2018-11-24 12:37:12

by David CARLIER

[permalink] [raw]
Subject: [PATCH] Little memset_explicit optimisation



Attachments:
0001-memzero_explicit-optimisation-for-size.patch (720.00 B)

2018-11-26 11:31:14

by Andy Shevchenko

[permalink] [raw]
Subject: Re: [PATCH] Little memset_explicit optimisation

On Sat, Nov 24, 2018 at 12:35:43PM +0000, David CARLIER wrote:
>

Hmm... Can we see the difference in assembly generation?


--
With Best Regards,
Andy Shevchenko



2018-11-26 11:39:24

by Joey Pabalinas

[permalink] [raw]
Subject: Re: [PATCH] Little memset_explicit optimisation

On Sat, Nov 24, 2018 at 12:35:43PM +0000, David CARLIER wrote:
> Using the return value of memset for save/load sake.
>
> Signed-off-by: David Carlier <[email protected]>
> ---
> lib/string.c | 2 +-
> 1 file changed, 1 insertion(+), 1 deletion(-)
>
> diff --git a/lib/string.c b/lib/string.c
> index 38e4ca08e757..92da04a0213b 100644
> --- a/lib/string.c
> +++ b/lib/string.c
> @@ -720,7 +720,7 @@ EXPORT_SYMBOL(memset);
> */
> void memzero_explicit(void *s, size_t count)
> {
> - memset(s, 0, count);
> + s = memset(s, 0, count);
> barrier_data(s);
> }
> EXPORT_SYMBOL(memzero_explicit);

Could you elaborate on the optimization that this patch performs?

--
Cheers,
Joey Pabalinas


Attachments:
(No filename) (742.00 B)
signature.asc (849.00 B)
Download all attachments

2018-11-26 19:37:54

by David CARLIER

[permalink] [raw]
Subject: Re: [PATCH] Little memset_explicit optimisation

Sorry I m not used yet at all to LKML rules.

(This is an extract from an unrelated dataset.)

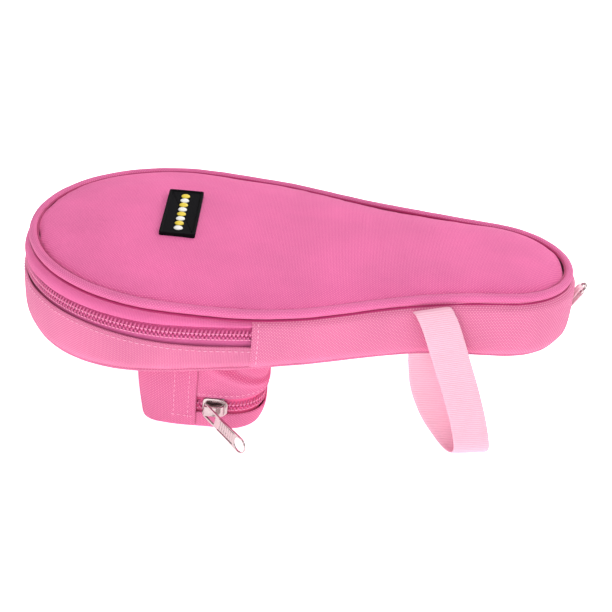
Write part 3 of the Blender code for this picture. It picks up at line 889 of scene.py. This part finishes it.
def pouchTapeShift(s, point, height):
    return pouchShift(s, point, pouch["zipHeight"]) * 0.3 - pouchValues["tapeDepth"]


# the pouch zip's tape is the lighter copy, painted light in the recess
for word, side, end, body in (("Lower", -1, pouch["strip"] - 0.001, "pouch_flap"),
        ("Upper", 1, pouch["band"] + 0.001, "case")):
    layZip("pouch" + word, "pouch_" + word.lower(), pouchEdge, pouchRun, pouch["zipHeight"], end,
        pouchTapeShift, side, zipValues["pouchReach"], litPouchTapeCloth, 130, body)

pouchLining = thicken(layBand(pouchEdge, (0.0, 1.0), lambda s, t, p: (-pouchValues["liningIn"],
    pouchValues["liningLow"] + (pouch["top"] - pouchValues["liningLow"]) * t),
    120, 2, 0.034, True), pouchValues["liningThick"], 0)
settle(pouchLining, "pouchLining", liningCloth, "case", ("pouch_lining",))


def pouchBase(a, b):
    # a soft closed slab with a rounded rim, inside the outline of the pouch
    under = b < 0.5
    t = 2.0 * b if under else 2.0 - 2.0 * b
    edge, outward = trackAt(pouchEdge, 1.0 - a)
    edge = edge + outward * (pouchShift(1.0 - a, edge, pouch["base"] + 0.003) - 0.0002)
    middleX, middleHalf = pouchValues["baseMiddle"]
    middle = Vector((middleX, max(-middleHalf, min(middleHalf, edge.y))))
    place = middle.lerp(edge, 1.0 - (1.0 - t) ** 1.5)
    level = pouchValues["baseUnder" if under else "baseOver"] + pouch["base"]
    rim = pouchValues["baseRims"][0 if under else 1]
    return Vector((place.x, place.y, level + rim * t ** 10))


pouchPanel = layGrid(130, 14, pouchBase, (1.0, 1.0))
closeSeams(pouchPanel, True, 0.0001)
puffUp(pouchPanel, pouchValues["voxel"], pouchValues["pressure"],
    lambda start: pouchValues["cap"])
for vert in pouchPanel.data.vertices:
    vert.co.z = max(vert.co.z, pouch["base"])
settle(pouchPanel, "pouchPanel", floorCloth, None, ("pouch_panel",), 180)
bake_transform(pouchPanel)

# sewing on the pouch: two upright rows by the seam, a hem over the zip and a short base hem
uprights = [place for x, side in ((0.0000, -1), (0.0078, -1), (0.0000, 1), (0.0078, 1))
    for place in rowUp(pouchEdge, trackFraction(pouchEdge, x, side),
    lambda p: stitchValues["pouchRise"], stitchValues["pouchCount"], stitchValues["pouchLift"],
    pouchShift)]
bandHem = pouch["band"] + stitchValues["bandRise"]
bandRow = rowAlong(pouchEdge, pouchRun, stitchValues["pouchPitch"], lambda s, p: (
    creaseShift(s, p, bandHem) + stitchValues["bandLift"], bandHem))
hemRun = (trackFraction(pouchEdge, 0.0110, -1), trackFraction(pouchEdge, -0.0020, -1))
hemRow = rowAlong(pouchEdge, hemRun, stitchValues["pouchPitch"], lambda s, p: (
    pouchShift(s, p, stitchValues["pouchHem"]) + stitchValues["pouchLift"],
    stitchValues["pouchHem"]))
for word, row, length in (("Upright", uprights, 0.00105), ("Band", bandRow, 0.001),
        ("Hem", hemRow, 0.001)):
    sewRow("pouch" + word + "Stitches", row, threadFinish, "case",
        (length, stitchValues["pouchWidth"]))
print("pouch made")


# the rubber label with a row of raised dots
labelValues = {"centre": (-0.0061, 0.0047), "size": (0.0193, 0.0564), "under": 0.0898,
    "face": 0.0927, "rim": 0.0006, "rimWidth": 0.0012, "rimSlope": 0.0003,
    "corner": 0.0013, "edge": 0.00022, "dots": 8, "dot": 0.0025, "dotFlat": 0.42,
    "spacing": 0.0059}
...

So here a slight difference in assembly generated between the two
versions (amd64) :
`
.loc 1 7 7
leaq -12(%rbp), %rax
movq %rax, -8(%rbp)
- .loc 1 11 2
+ .loc 1 9 6
movq -8(%rbp), %rax
movl $4, %edx
movl $0, %esi
movq %rax, %rdi
call memset@PLT
+ movq %rax, -8(%rbp)
.loc 1 13 23
movq -8(%rbp), %rax
movl (%rax), %eax
`
On Mon, 26 Nov 2018 at 11:37, Joey Pabalinas <[email protected]> wrote:
>
> On Sat, Nov 24, 2018 at 12:35:43PM +0000, David CARLIER wrote:
> > Using the return value of memset for save/load sake.
> >
> > Signed-off-by: David Carlier <[email protected]>
> > ---
> > lib/string.c | 2 +-
> > 1 file changed, 1 insertion(+), 1 deletion(-)
> >
> > diff --git a/lib/string.c b/lib/string.c
> > index 38e4ca08e757..92da04a0213b 100644
> > --- a/lib/string.c
> > +++ b/lib/string.c
> > @@ -720,7 +720,7 @@ EXPORT_SYMBOL(memset);
> > */
> > void memzero_explicit(void *s, size_t count)
> > {
> > - memset(s, 0, count);
> > + s = memset(s, 0, count);
> > barrier_data(s);
> > }
> > EXPORT_SYMBOL(memzero_explicit);
>
> Could you elaborate on the optimization that this patch performs?
>
> --
> Cheers,
> Joey Pabalinas

2018-11-26 21:21:32

by Joey Pabalinas

[permalink] [raw]
Subject: Re: Re: [PATCH] Little memset_explicit optimisation

On Mon, Nov 26, 2018 at 07:36:19PM +0000, David CARLIER wrote:
> Sorry I m not used yet at all to LKML rules.
>
> So here a slight difference in assembly generated between the two
> versions (amd64) :
> `
> .loc 1 7 7
> leaq -12(%rbp), %rax
> movq %rax, -8(%rbp)
> - .loc 1 11 2
> + .loc 1 9 6
> movq -8(%rbp), %rax
> movl $4, %edx
> movl $0, %esi
> movq %rax, %rdi
> call memset@PLT
> + movq %rax, -8(%rbp)
> .loc 1 13 23
> movq -8(%rbp), %rax
> movl (%rax), %eax

What is the advantage of having the added `movq %rax, -8(%rbp)` here?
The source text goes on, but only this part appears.